Another Zune-like problem: Surface Pro isn't just competing against iPad. In fact, visitors to a Microsoft Store see the $899 to $1299 base model Surface Pro 4 on a table opposite from $399 low end laptops and similarly priced, but more performant high end offerings from other PC makers. In the Apple Store, the only competitors to iPad are MacBooks and iPhones— and they all cost more.

iPad Pro sets up another evisceration

While Surface Pro has done nothing to threaten iPads the way that iPhone 6 hamstrung Samsung Galaxy sales, Apple's latest iPad Pro is poised to eat up any low hanging fruit in the "pro" segment between iPads and premium notebooks.

Again, Apple has an ecosystem advantage to leverage because iOS is already familiar. The company has been working with IBM, Cisco, Adobe and other partners to develop custom apps and enterprise support in advance of its arrival. Corporate custom mobile apps are overwhelmingly already standardizing around iOS.
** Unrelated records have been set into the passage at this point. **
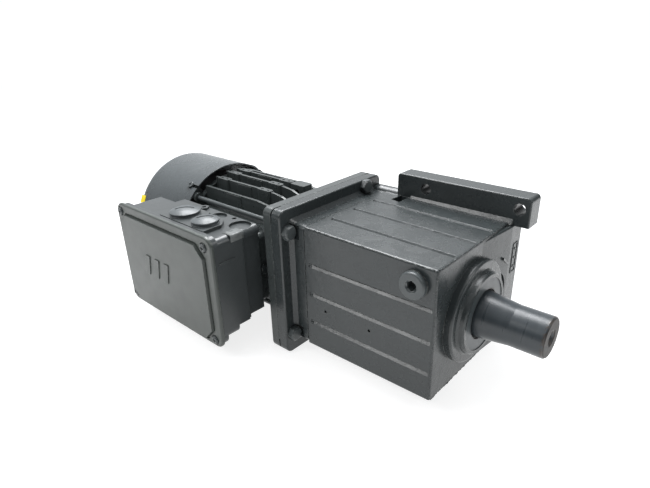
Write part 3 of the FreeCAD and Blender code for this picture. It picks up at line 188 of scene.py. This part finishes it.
# ------------------------------------------------------------------ material building
class Tree:
    """Small helper that wires up one procedural material."""

    def __init__(self, name):
        self.wire(bpy.data.materials.new(name))

    @classmethod
    def over(cls, material):
        """Helper for adding to a material that is already made."""
        tree = cls.__new__(cls)
        tree.wire(material)
        return tree

    def wire(self, material):
        self.material = material
        self.material.use_nodes = True
        self.nodes = self.material.node_tree.nodes
        self.links = self.material.node_tree.links
        self.shader = self.nodes["Principled BSDF"]
        self.place = self.node("ShaderNodeTexCoord").outputs["Object"]

    def node(self, kind, **settings):
        made = self.nodes.new(kind)
        for key, value in settings.items():
            setattr(made, key, value)
        return made

    def link(self, source, target):
        self.links.new(source, target)

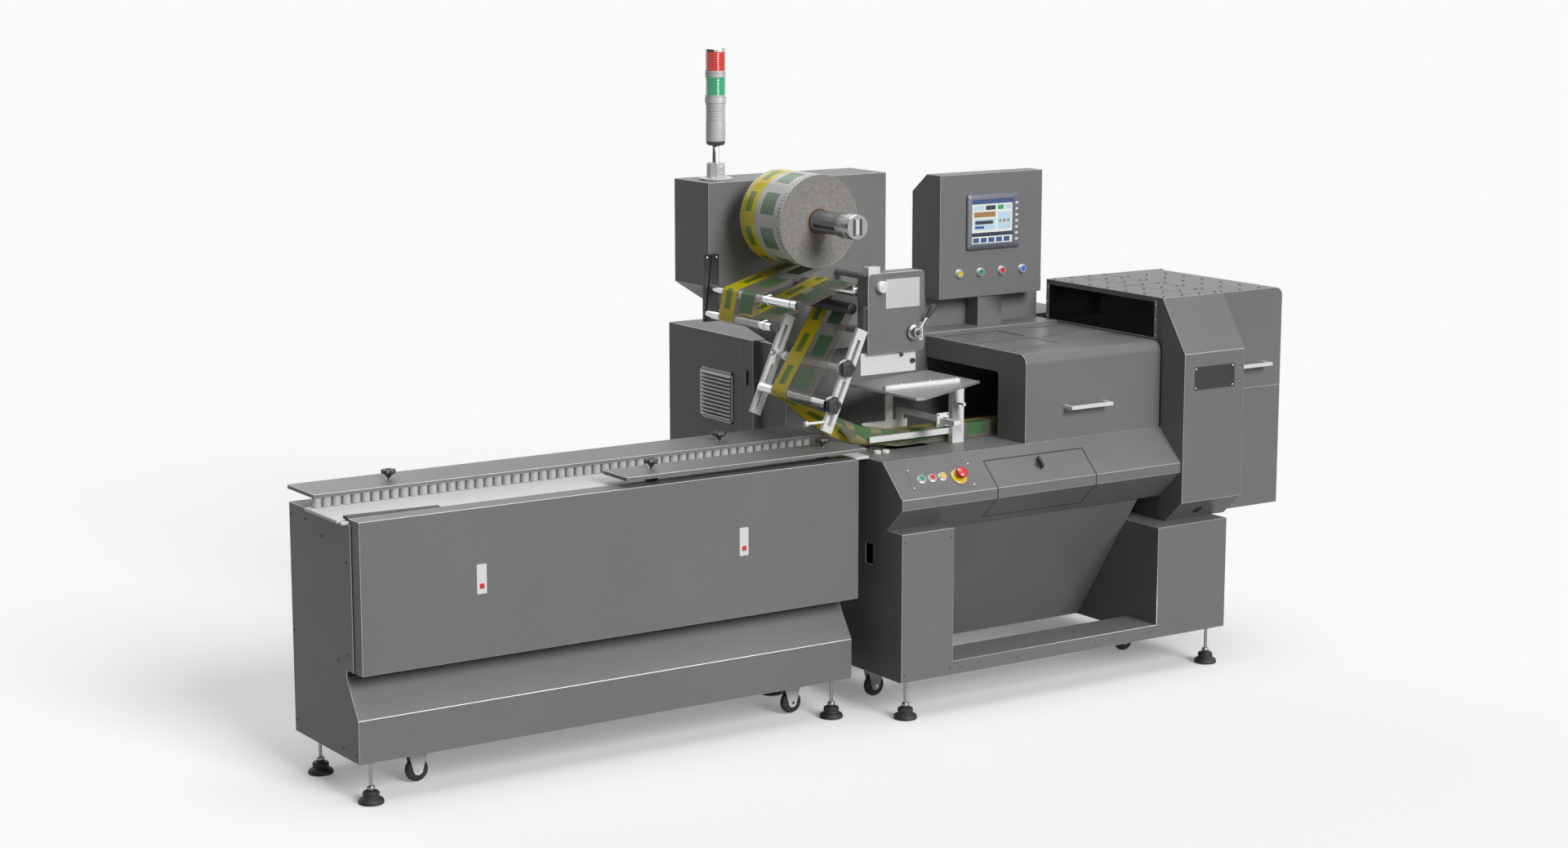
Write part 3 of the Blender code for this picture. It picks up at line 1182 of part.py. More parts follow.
def signal_tower():
    x, y = TOWER
    outline = (
        (0.055, 0.0),
        (0.055, 0.0077),
        (0.030, 0.0107),
        (0.030, 0.0557),
        (0.012, 0.0577),
        (0.012, 0.1127),
        (0.028, 0.1147),
        (0.032, 0.1267),
        (0.032, 0.2507),
        (0.035, 0.2527),
        (0.035, GREEN_Z[0] - GAP - TOWER_FOOT),
    )
    make("tower_base", "bright", lambda bm: add_turned(bm, outline, (x, y, TOWER_FOOT), "z", 20))
    for name, colour, (low, high) in (("green_lens", "green", GREEN_Z), ("red_lens", "red", RED_Z)):
        make(name, colour, rods((LENS_RADIUS, low, high - GAP, (x, y), "z", 20)))


def build():
    infeed_frame()
    infeed_front_cover()
    infeed_bed()
    guide_plate("rear_guide_plate", REAR_PLATE_X, REAR_PLATE_Y, REAR_KNOBS, REAR_POST_Y, DECK_TOP + GAP)
    guide_plate("front_guide_plate", FRONT_PLATE_X, FRONT_PLATE_Y, FRONT_KNOBS, FRONT_POST_Y, BED_TOP + GAP)
    guide_roller_rail()
    infeed_drive()
    underframes()
    base_frame()
    belly_panel()
    main_body()
    beam_door()
    console_buttons()
    backbone_wall()
    electrical_cabinet()
    fin_seal_hood()
    discharge_housing()
    end_seal_cover()
    column_cover()
    jaws()
    fin_wheels()
    control_box()
    film_box()
    reel()
    roller_bars()
    tension_gearbox()
    forming_frame()
    forming_plate()
    film_web()
    signal_tower()


clear_scene()
MACHINE = bpy.data.objects.new("machine", None)
bpy.context.scene.collection.objects.link(MACHINE)
MACHINE.location = (-(BED_X[0] + HOUSING_X[1]) / 2, -(COLUMN[1][0] + CABINET_Y[1]) / 2, 0.0)
build()
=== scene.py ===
"""Looks of the horizontal flow wrapper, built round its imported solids.

Details are written in machine coordinates, in metres: X runs with the product, Y into the depth and
Z up from the floor. SHIFT brings them into the frame's own coordinates.
"""

import itertools
import json
import math

import bmesh
import bpy
from mathutils import Matrix, Vector


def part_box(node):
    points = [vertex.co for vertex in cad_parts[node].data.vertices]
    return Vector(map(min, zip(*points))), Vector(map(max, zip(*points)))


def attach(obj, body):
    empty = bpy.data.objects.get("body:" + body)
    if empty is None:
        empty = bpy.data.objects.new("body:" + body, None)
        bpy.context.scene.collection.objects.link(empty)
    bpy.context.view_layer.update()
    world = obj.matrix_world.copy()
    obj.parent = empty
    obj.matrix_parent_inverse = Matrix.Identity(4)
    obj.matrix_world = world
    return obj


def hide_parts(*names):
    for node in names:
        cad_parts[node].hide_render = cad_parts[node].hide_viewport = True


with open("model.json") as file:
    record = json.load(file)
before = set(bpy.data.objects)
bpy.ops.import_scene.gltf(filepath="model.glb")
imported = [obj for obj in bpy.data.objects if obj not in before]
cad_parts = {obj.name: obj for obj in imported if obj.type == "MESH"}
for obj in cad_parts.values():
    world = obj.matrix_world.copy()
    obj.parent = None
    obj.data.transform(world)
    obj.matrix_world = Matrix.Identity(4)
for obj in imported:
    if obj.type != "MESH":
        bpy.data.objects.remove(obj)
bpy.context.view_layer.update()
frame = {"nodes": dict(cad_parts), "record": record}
NODES = frame["nodes"]
BEHAVIOUR = frame["record"]["behaviour"]
BODY = {node: body for body, nodes in BEHAVIOUR["bodies"].items() for node in nodes}
SLOT = {part["node"]: part["material_slot"] for part in frame["record"]["subparts"]}
ROOT = BODY["main_body"]

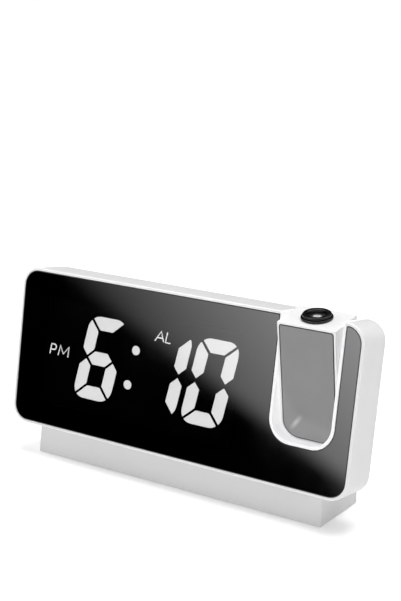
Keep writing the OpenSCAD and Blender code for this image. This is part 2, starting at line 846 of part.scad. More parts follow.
module usb_tongue() color(BLACK) in_case()
    block([usb_x - tongue_w / 2, usb_front + usb_floor, usb_z - tongue_t / 2],
        [usb_x + tongue_w / 2, case_d - tongue_recess, usb_z + tongue_t / 2]);

module board_screws() color(STEEL) in_case() {
    for (x = button_post_x) translate([x, button_board_y, button_z]) rotate([90, 0, 0])
        screw(small_head_r, small_head_t, small_screw_r, board_screw_len);
    for (side = [-1, 1]) translate([usb_x + side * power_post_dx, usb_front - power_board_t, usb_z])
        rotate([90, 0, 0]) screw(small_head_r, small_head_t, small_screw_r, board_screw_len);
}

module battery_cap() color(WHITE) in_case() difference() {
    union() {
        bar_y(cap_x, cap_z, cap_flange_r, case_d - cap_flange_t + button_gap, case_d);
        bar_y(cap_x, cap_z, cap_r, cover_y - lug_t - fit_gap, case_d - EPS);
        bar_y(cap_x, cap_z, cell_r - cell_press_in, cell_y + cell_t, cover_y);
        // Bayonet lugs, above and below while the cap is locked
        plate(cover_y - lug_t - fit_gap, cover_y - fit_gap) intersection() {
            translate([cap_x, cap_z]) circle(lug_r);
            translate([cap_x, cap_z]) square([lug_w, 2 * lug_r + EPS], center = true);
        }
    }
    block([cap_x - cap_slot_w / 2, case_d - cap_slot_deep, cap_z - cap_slot_h / 2],
        [cap_x + cap_slot_w / 2, case_d + EPS, cap_z + cap_slot_h / 2]);
}

module coin_cell() color(STEEL) in_case() {
    bar_y(cap_x, cap_z, cell_r - cell_step_r, cell_y, cell_y + cell_t);
    bar_y(cap_x, cap_z, cell_r, cell_y + cell_step_t, cell_y + cell_t);
}

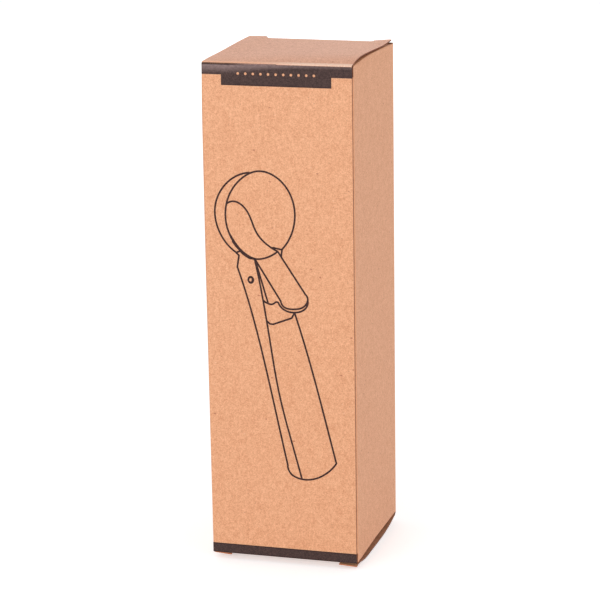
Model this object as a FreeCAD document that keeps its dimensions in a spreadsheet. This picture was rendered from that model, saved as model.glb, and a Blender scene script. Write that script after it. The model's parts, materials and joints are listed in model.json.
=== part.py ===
import FreeCAD, Part
import os
import Sketcher

# A tall kraft board carton with reverse tuck ends.
# One sheet is folded into four panels, with a glue flap behind the front panel's right edge.
# The top lid hinges on the front panel and the bottom lid on the back panel.
# Frame: X to the right across the front, Y from front to back, Z up, origin on the floor below the middle.

SIZES = (
    ("panel_width", 64.0, "outside width of the front and back panels"),
    ("panel_depth", 65.8, "outside width of the side panels"),
    ("panel_height", 210.0, "height from the bottom crease to the top crease"),
    ("board", 0.5, "thickness of the board"),
    ("corner_radius", 0.5, "outside radius of the upright folds"),
    ("crease_gap", 0.1, "room between a lid's rounded crease and the panel it hinges on"),
    ("seam_setback", 0.3, "distance of the front panel's raw edge from the right side's face"),
    ("glue_flap_width", 14.0, "reach of the glue flap behind the front panel"),
    ("glue_flap_margin", 4.0, "distance of the glue flap from the panel's ends"),
    ("glue_flap_taper", 5.0, "height lost at each end of the glue flap towards its tip"),
    ("dust_flap_length", 24.0, "reach of a dust flap from the side panel's face"),
    ("dust_flap_hinge_inset", 1.2, "distance of a dust flap from the wall that carries the lid"),
    ("dust_flap_tuck_inset", 2.6, "distance of a dust flap from the wall that the tongue passes"),
    ("dust_flap_taper", 2.5, "amount by which each edge of a dust flap closes in at its tip"),
    ("dust_flap_corner", 4.0, "corner radius at a dust flap's tip"),
    ("lid_side_gap", 0.5, "distance of a lid's edge from the side panel's outer face"),
    ("slit_length", 8.0, "length of the lock slits at both ends of a tuck fold"),
    ("fold_radius", 0.6, "radius of a tuck fold at the middle of the board"),
    ("top_ear_reach", 1.2, "length of the top lid's ears beyond the start of its tuck fold"),
    ("top_ear_lift", 22.0, "angle by which the top lid's ears curl up"),
    ("bottom_ear_reach", 2.0, "length of the bottom lid's ears beyond the start of its tuck fold"),
    ("bottom_ear_lift", 32.0, "angle by which the bottom lid's ears curl down"),
    ("tongue_length", 15.0, "depth of a tongue's tip below its crease"),
    ("tongue_lean", 7.5, "angle by which a tongue leans into the carton"),
    ("tongue_gap", 0.15, "room between a tongue's fold and the wall that it slides along"),
    ("tongue_side_gap", 1.0, "room between a tongue's shoulder and the side panel"),
    ("tongue_taper", 1.5, "amount by which each side of a tongue closes in at its tip"),
    ("tongue_corner", 7.0, "corner radius at a tongue's tip"),
    ("top_crest_start", 15.5, "distance from the top crease to the crown of the top lid"),
    ("top_crest_length", 3.0, "length of the level stretch on that crown"),
    ("top_left_rise", 0.45, "height of that crown over the crease at the lid's left edge"),
    ("top_right_rise", 1.85, "height of that crown over the crease at the lid's right edge"),
    ("top_fold_rise", 0.35, "height of the top lid's tuck fold over the crease"),
    ("bottom_crest_start", 26.0, "distance from the bottom crease to the level foot of the bottom lid"),
    ("bottom_crest_length", 21.0, "length of that level foot"),
    ("bottom_left_rise", 2.5, "depth of that foot below the crease at the lid's left edge"),
    ("bottom_right_rise", 2.5, "depth of that foot below the crease at the lid's right edge"),
    ("bottom_fold_rise", 0.1, "depth of the bottom lid's tuck fold below the crease"),
    ("ink", 0.04, "thickness of the printed colour"),
    ("top_band_drop", 4.45, "height of the printed band at the top"),
    ("tab_width", 46.4, "width of the tab that hangs from the top band"),
    ("tab_drop", 4.3, "height of that tab"),
    ("tab_shift", 0.2, "distance of the tab's middle to the left of the panel's middle"),
    ("dot_size", 1.1, "diameter of the round openings in the tab"),
    ("dot_pitch", 3.2, "distance from one opening to the next"),
    ("dot_drop", 3.9, "distance of the openings below the panel's top edge"),
    ("bottom_band_height", 4.15, "height of the printed band at the bottom"),
    ("band_margin", 0.05, "bare strip between a band and the end of the panel"),
    ("line_weight", 0.76, "width of the drawn lines"),
    ("figure_height", 130.6, "height of the drawn figure"),
    ("figure_base", 35.3, "height of the figure's foot over the bottom crease"),
    ("figure_shift", 0.3, "distance of the figure to the right of the panel's middle"),
)

DOT_COUNT = 11

# The drawn figure, in millimetres to the right of the panel's middle and above the figure's foot.
DRAWN_HEIGHT = 130.6
CURVES = (
    ("front_rim", (0.9, 98.3), (5.9, 107.4), (6.2, 117.3), (0.6, 127.1), (-8.2, 130.6), (-17.3, 125.9),
     (-22.7, 115.7), (-22.3, 105.9), (-16.6, 96.8), (-10.9, 93.8), (-5.6, 94.6), (-0.9, 97.4)),
    ("back_rim", (-12.6, 129.8), (-21.6, 125.7), (-27.4, 115.4), (-25.5, 103.8), (-18.8, 96.1)),
    ("rim_edge", (-20.2, 100.6), (-16.2, 96.3), (-10.9, 93.5)),
    ("scraper", (-22.6, 116.3), (-18.8, 117.5), (-14.5, 114.7), (-9.7, 104.6), (-4.4, 99.3), (-0.9, 97.4)),
    ("lever_end", (0.0, 76.5), (1.6, 73.9), (5.6, 73.3), (9.6, 74.4), (11.6, 77.6), (10.6, 79.9)),
    ("lever_edge", (11.6, 77.6), (10.3, 73.6), (5.3, 71.9), (1.5, 72.8), (-0.9, 75.5)),
    ("lever_catch", (-0.9, 75.5), (-1.9, 76.0), (-3.2, 75.1), (-5.0, 75.0), (-7.6, 76.6)),
    ("grip_left", (-18.4, 90.0), (-13.6, 74.7), (-6.3, 44.7), (-0.2, 15.7), (1.9, 5.9)),
    ("grip_foot", (1.9, 5.9), (3.4, 2.0), (9.2, 0.0), (16.9, 2.2), (23.0, 8.1)),
    ("grip_middle", (-10.9, 93.7), (-7.6, 76.6), (-5.0, 59.7), (-1.0, 35.2), (4.0, 15.2), (8.0, 0.2)),
    ("grip_right", (5.9, 71.8), (13.8, 44.7), (19.8, 21.0), (23.0, 8.1)),
)
STRAIGHTS = (
    ("neck_left", (-16.8, 96.9), (-18.8, 96.0), (-17.6, 94.9), (-18.4, 90.0)),
    ("neck_right", (-2.9, 98.9), (0.9, 98.2), (0.6, 95.3)),
    ("spring", (-10.6, 93.2), (-5.4, 75.2)),
    ("lever_left", (-10.7, 93.6), (0.0, 76.5)),
    ("lever_right", (10.6, 79.9), (0.9, 94.6), (-0.9, 97.4)),
    ("grip_top", (-5.9, 67.5), (-4.8, 66.5), (-3.4, 66.4), (4.6, 69.5), (5.9, 71.8)),
)
STATIONS_PER_POINT = 3
RIVET_PLACE = (-12.7, 84.8)
RIVET_RADIUS = 1.1

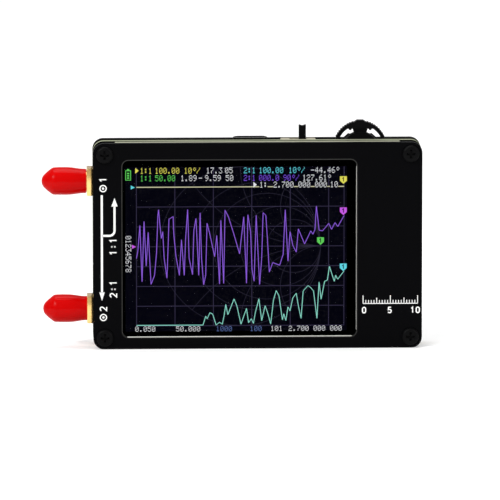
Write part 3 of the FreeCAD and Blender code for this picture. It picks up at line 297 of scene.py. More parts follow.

That positions Apple's new iPad Pro with the potential to expand iPad's reach further into markets that formerly relied upon Windows PCs. At the same time, Apple's sustained volumes of premium iPhone sales will continue to enable the company to invest in even faster A-series chips, even as Microsoft's focus moves to cloud services and Intel works to keep its margins afloat with expensive x86 offerings, having failed to make progress in the mobile market, repeatedly.

By focusing on the premium segment of the tablet and computer markets, Apple will increasingly force PC vendors downmarket, the same way iPhones have sucked most of the profits from the smartphone market without having to even approach the volume unit shipments of its competitors.

In phones, that has made Apple so difficult to compete against that Google is now looking at ways to address Android's chip performance gap.

In a year or two, Apple's A-series chips may even be suitable for use in Macs. However, if Apple can expand its iPad sales into new markets, it may not even have to bother to transition its Macs to ARM, given that iPad sales volumes have already made the company the largest producer of computers worldwide, and by far the most profitable.